--- Begin ---

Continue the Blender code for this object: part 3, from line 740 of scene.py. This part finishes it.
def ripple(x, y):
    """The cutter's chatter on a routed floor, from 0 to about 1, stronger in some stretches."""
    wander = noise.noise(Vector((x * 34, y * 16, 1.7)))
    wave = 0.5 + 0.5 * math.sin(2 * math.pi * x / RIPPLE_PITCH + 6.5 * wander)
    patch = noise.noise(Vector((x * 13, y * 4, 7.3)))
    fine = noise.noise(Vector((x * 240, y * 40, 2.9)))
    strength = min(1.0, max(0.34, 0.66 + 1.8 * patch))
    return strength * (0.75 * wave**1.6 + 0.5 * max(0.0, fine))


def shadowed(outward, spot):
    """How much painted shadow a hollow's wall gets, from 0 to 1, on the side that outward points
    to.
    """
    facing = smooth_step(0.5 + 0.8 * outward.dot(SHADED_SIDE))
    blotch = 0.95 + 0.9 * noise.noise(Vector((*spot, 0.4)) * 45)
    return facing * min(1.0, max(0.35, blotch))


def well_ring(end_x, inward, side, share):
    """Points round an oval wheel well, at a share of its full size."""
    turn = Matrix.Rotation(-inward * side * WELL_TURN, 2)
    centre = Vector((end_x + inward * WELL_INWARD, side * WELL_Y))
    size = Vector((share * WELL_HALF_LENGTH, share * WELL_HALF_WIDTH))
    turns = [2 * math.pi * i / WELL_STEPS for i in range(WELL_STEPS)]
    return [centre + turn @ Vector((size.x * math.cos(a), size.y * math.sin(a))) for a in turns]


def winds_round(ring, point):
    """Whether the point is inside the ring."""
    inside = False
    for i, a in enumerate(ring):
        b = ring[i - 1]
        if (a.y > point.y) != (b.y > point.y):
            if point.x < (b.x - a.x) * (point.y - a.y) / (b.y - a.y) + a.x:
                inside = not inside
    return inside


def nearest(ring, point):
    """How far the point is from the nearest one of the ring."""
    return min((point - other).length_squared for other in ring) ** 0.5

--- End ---
--- Begin ---

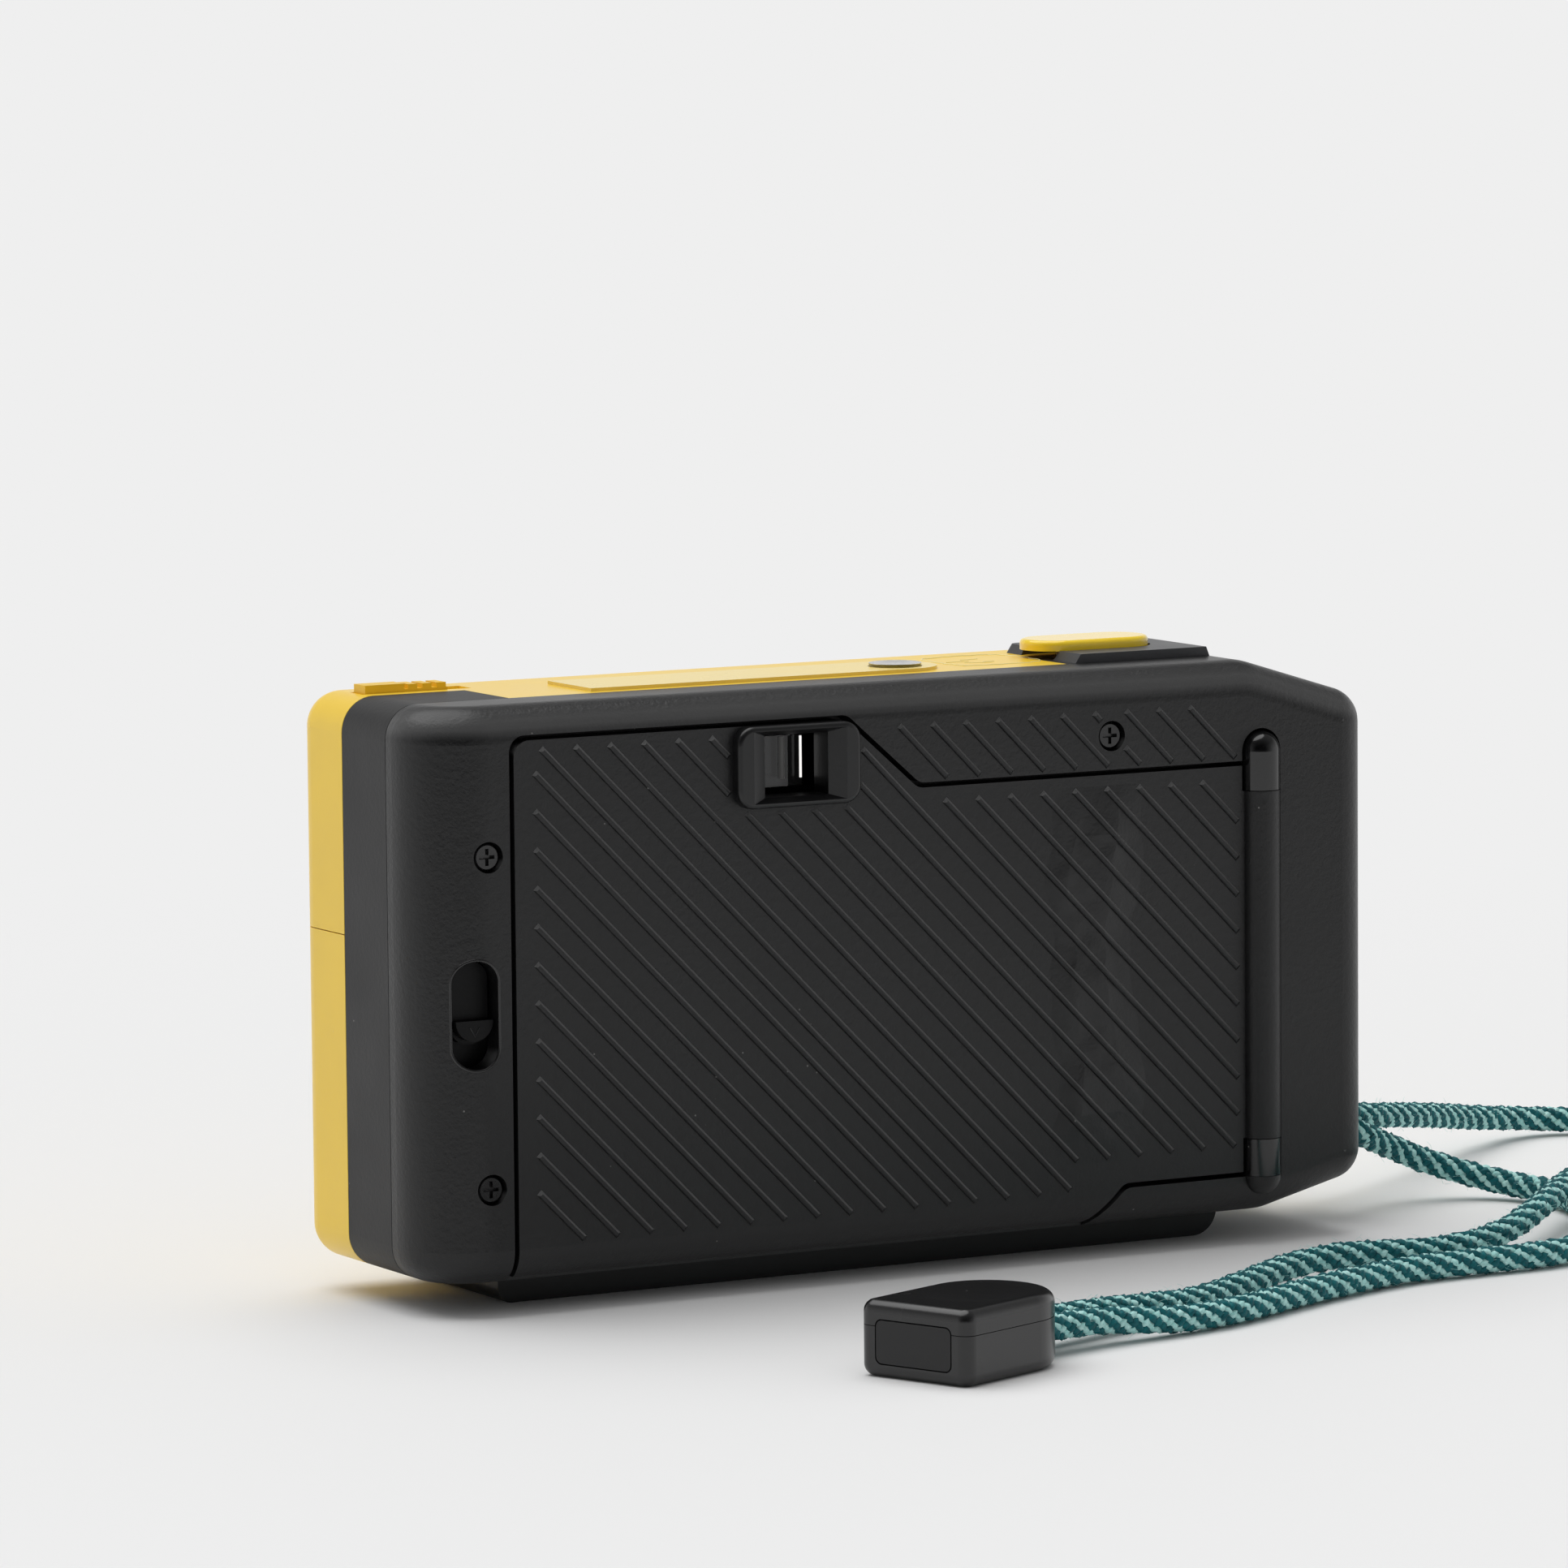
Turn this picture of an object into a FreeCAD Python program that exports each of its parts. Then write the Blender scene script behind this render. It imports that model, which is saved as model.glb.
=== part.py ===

--- End ---

OBJECTIVE
Collect every line with the string "this" from the records, and copy each.

CORRECT ANSWER
Continue the Blender code for this object: part 3, from line 740 of scene.py. This part finishes it.
Turn this picture of an object into a FreeCAD Python program that exports each of its parts. Then write the Blender scene script behind this render. It imports that model, which is saved as model.glb.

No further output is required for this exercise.